(Records with modeling code)
=-=-=

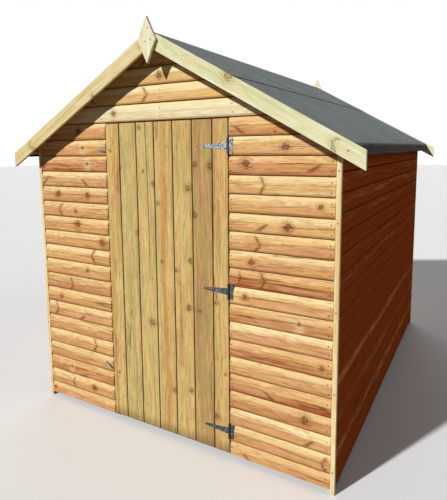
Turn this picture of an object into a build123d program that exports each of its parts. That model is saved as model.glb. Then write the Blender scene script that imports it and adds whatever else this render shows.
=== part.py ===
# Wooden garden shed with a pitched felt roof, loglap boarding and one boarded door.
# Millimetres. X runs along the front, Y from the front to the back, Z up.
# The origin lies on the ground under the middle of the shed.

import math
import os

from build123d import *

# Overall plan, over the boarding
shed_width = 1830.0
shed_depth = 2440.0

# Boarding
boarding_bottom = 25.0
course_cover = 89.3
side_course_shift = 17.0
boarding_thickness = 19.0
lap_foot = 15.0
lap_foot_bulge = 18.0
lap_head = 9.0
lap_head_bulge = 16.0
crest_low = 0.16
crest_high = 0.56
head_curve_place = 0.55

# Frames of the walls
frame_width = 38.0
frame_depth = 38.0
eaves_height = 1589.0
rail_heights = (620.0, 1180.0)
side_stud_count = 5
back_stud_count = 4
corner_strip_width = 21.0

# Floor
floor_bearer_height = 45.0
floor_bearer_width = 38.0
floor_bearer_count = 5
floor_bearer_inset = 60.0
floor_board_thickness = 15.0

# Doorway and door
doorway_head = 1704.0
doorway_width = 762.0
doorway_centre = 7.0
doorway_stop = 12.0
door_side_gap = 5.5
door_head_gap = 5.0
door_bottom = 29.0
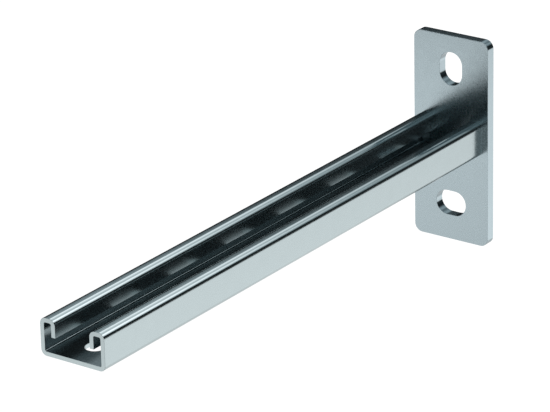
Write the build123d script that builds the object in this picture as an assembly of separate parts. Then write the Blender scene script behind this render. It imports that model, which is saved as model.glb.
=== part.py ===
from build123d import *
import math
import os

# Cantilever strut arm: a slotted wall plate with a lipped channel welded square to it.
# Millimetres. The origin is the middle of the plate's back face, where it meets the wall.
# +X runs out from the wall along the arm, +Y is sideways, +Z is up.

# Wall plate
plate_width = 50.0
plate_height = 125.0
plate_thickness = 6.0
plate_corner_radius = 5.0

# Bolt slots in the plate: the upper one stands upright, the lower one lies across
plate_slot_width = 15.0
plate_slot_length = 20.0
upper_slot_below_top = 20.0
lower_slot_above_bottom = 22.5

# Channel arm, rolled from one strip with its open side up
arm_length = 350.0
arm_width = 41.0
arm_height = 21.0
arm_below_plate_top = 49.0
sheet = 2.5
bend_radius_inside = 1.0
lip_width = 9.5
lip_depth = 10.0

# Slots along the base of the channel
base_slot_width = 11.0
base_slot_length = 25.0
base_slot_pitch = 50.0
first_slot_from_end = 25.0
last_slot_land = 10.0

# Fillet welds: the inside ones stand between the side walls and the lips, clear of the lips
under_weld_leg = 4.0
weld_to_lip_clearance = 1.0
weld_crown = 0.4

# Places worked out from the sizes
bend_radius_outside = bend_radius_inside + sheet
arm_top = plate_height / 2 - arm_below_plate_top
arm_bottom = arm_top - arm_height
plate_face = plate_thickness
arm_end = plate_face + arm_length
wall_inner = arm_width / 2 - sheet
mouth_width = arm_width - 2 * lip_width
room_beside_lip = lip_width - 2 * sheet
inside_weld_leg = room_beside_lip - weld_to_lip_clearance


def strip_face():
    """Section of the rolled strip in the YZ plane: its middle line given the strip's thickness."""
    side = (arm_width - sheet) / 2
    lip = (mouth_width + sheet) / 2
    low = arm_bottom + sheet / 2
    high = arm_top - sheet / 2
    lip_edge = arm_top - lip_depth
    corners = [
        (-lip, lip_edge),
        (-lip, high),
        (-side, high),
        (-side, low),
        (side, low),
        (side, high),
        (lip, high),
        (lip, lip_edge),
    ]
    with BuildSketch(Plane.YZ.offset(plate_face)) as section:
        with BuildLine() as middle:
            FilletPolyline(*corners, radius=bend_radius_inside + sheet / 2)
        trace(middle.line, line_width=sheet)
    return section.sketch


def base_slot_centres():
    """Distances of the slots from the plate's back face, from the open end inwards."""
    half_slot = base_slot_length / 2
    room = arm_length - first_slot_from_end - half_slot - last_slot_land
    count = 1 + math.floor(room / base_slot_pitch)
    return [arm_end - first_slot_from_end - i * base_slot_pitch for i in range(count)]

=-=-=

* Task directions
Repeat the entries above exactly, beginning at their first line and ending with the line that contains "corner_strip_width = 21.0", with nothing added.

* Response to this exercise
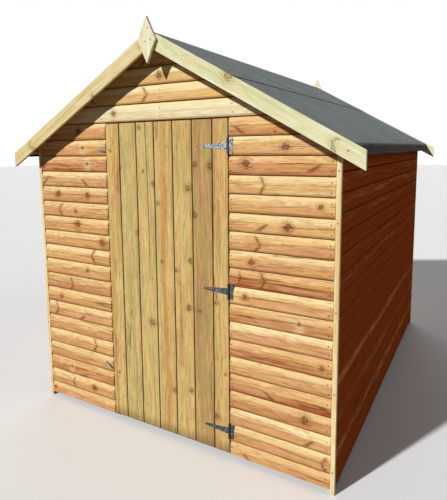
Turn this picture of an object into a build123d program that exports each of its parts. That model is saved as model.glb. Then write the Blender scene script that imports it and adds whatever else this render shows.
=== part.py ===
# Wooden garden shed with a pitched felt roof, loglap boarding and one boarded door.
# Millimetres. X runs along the front, Y from the front to the back, Z up.
# The origin lies on the ground under the middle of the shed.

import math
import os

from build123d import *

# Overall plan, over the boarding
shed_width = 1830.0
shed_depth = 2440.0

# Boarding
boarding_bottom = 25.0
course_cover = 89.3
side_course_shift = 17.0
boarding_thickness = 19.0
lap_foot = 15.0
lap_foot_bulge = 18.0
lap_head = 9.0
lap_head_bulge = 16.0
crest_low = 0.16
crest_high = 0.56
head_curve_place = 0.55

# Frames of the walls
frame_width = 38.0
frame_depth = 38.0
eaves_height = 1589.0
rail_heights = (620.0, 1180.0)
side_stud_count = 5
back_stud_count = 4
corner_strip_width = 21.0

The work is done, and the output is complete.